Consider a finance team that downloads monthly sales figures from an online portal. The numbers look fine on screen, but SUMIFS refuses to recognize certain product IDs because a hidden line break trails each code. Or picture an email marketing specialist who copies subscriber lists from a CRM export: extra spaces and non-breaking spaces inflate counts and cause duplicate removal scripts to skip matches. In both cases, the root cause is the same—unclean text.
Mastering text cleaning in Excel addresses these pain points immediately. Clean text ensures:
- Accurate lookups, joins, and consolidations
- Reliable numeric conversions for calculations, charts, and pivots
- Professional, print-ready reports without odd spacing
- Seamless integration with Power Query, Power BI, and external databases
Cleansing data also links directly to other critical Excel skills—data validation, dynamic arrays, conditional formatting, and VBA. The task acts as a foundational “first mile” step; if it is neglected, every subsequent analysis suffers. Conversely, knowing how to strip unwanted characters, trim extra spaces, and normalise text unlocks frictionless reporting pipelines and prevents costly rework.
Best Excel Approach
The most direct method for removing non-printable characters is Excel’s CLEAN function. CLEAN scans any text string and deletes the first 32 ASCII control characters (codes 0–31), the very characters that typically cause layout issues and lookup failures. When the imported data also contains double spaces, leading or trailing spaces, or non-breaking spaces (ASCII 160), pairing CLEAN with TRIM and SUBSTITUTE gives a bulletproof solution.
Recommended pattern:
=TRIM(CLEAN(SUBSTITUTE(A2,CHAR(160)," ")))
Why this is best:
- CLEAN eliminates hidden control characters (line feeds, carriage returns, tabs).

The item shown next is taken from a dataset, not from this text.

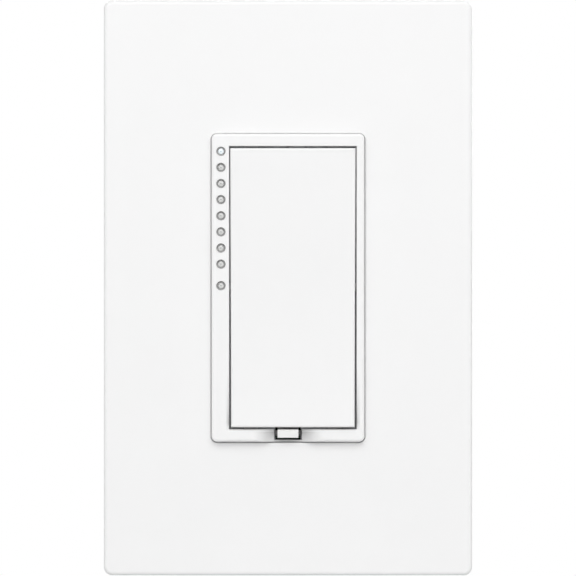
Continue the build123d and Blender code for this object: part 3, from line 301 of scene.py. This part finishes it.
# %% Painted shade on the bezel
def paint_shade(material, tone, share_at):
    """Mixes a greyer tone into a material as painted shade, as far as share_at says for each place."""
    tree = material.node_tree
    shader = tree.nodes["Principled BSDF"]
    plain = shader.inputs["Base Color"].links[0].from_socket
    place = add(tree, "ShaderNodeTexCoord").outputs["Object"]
    axes = add(tree, "ShaderNodeSeparateXYZ", {"Vector": place})
    share = share_at(tree, axes.outputs["X"], axes.outputs["Z"])
    mix = add(tree, "ShaderNodeMix", {"Factor": share, "A": plain, "B": linear(tone)}, data_type="RGBA")
    tree.links.new(mix.outputs["Result"], shader.inputs["Base Color"])


# Painted shade: a light grey in the scoop that deepens towards the slot, and a darker grey on the rails
# beside the foot.
paint_shade(finish_of_slot["bezel_plastic"], "dbdbdb", in_scoop)
paint_shade(finish_of_slot["bezel_plastic"], "b4b4b4", beside_foot)
print("nodes of the worn bezel:", len(finish_of_slot["bezel_plastic"].node_tree.nodes))

# %% [markdown]
# ## Metals
# The strap is punched from rolled aluminium sheet: the rolls leave fine lines along it, so its noise is
# drawn out along Z. Terminals and contacts are brass, the screws zinc-plated steel, and the ground screw is
# dyed green, as every electrician expects. Anisotropic shading could stretch the highlights instead, but
# drawn-out noise does it with no tangents. A metal keeps the shader's own IOR; its colour is its reflection.

# %% Metals
ALONG_Z = (1, 1, 0.04)
LINE_DETAIL = 4.0


def metal(name, light, dark, gloss, grain_mm, depth_mm, stretch=(1, 1, 1), patch_mm=5.0):
    """A metal whose tint and gloss wander; stretch draws the grain out into rolling or brush lines."""
    material, tree, shader, place = new_material(name)
    shader.inputs["Metallic"].default_value = 1.0
    lines = grain(tree, place, grain_mm, LINE_DETAIL, stretch)
    patches = grain(tree, place, patch_mm)
    both = add(tree, "ShaderNodeMath", {0: lines, 1: patches}, operation="MULTIPLY")
    dress(tree, shader, tint=(both, light, dark), gloss=(lines, *gloss), relief=(lines, depth_mm))
    return material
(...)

- SUBSTITUTE changes non-breaking spaces (CHAR(160)) to regular spaces so TRIM can act on them.
- TRIM collapses any group of spaces to single spaces and removes leading-trailing spaces, leaving perfectly formatted text.
Use this compound approach whenever you import data from HTML tables, PDFs, or legacy systems that often insert non-breaking spaces. For plain text with only control characters, CLEAN alone suffices:
=CLEAN(A2)
Prerequisites: no extra add-ins are required, and the formula works in all desktop versions back to Excel 2003, in Excel for Microsoft 365, and in Excel Online.
Parameters and Inputs
CLEAN accepts just one argument:
- text (required) – any cell reference, hard-coded string, or formula result containing characters to be purified.
For TRIM and SUBSTITUTE:
- TRIM(text) – same as above.
- SUBSTITUTE(text, old_text, new_text, [instance_num]) – old_text and new_text must be strings or CHAR codes, e.g. CHAR(160).
Data preparation tips:
- Ensure numeric columns remain stored as text until cleaning completes; otherwise text-to-number conversions may fail.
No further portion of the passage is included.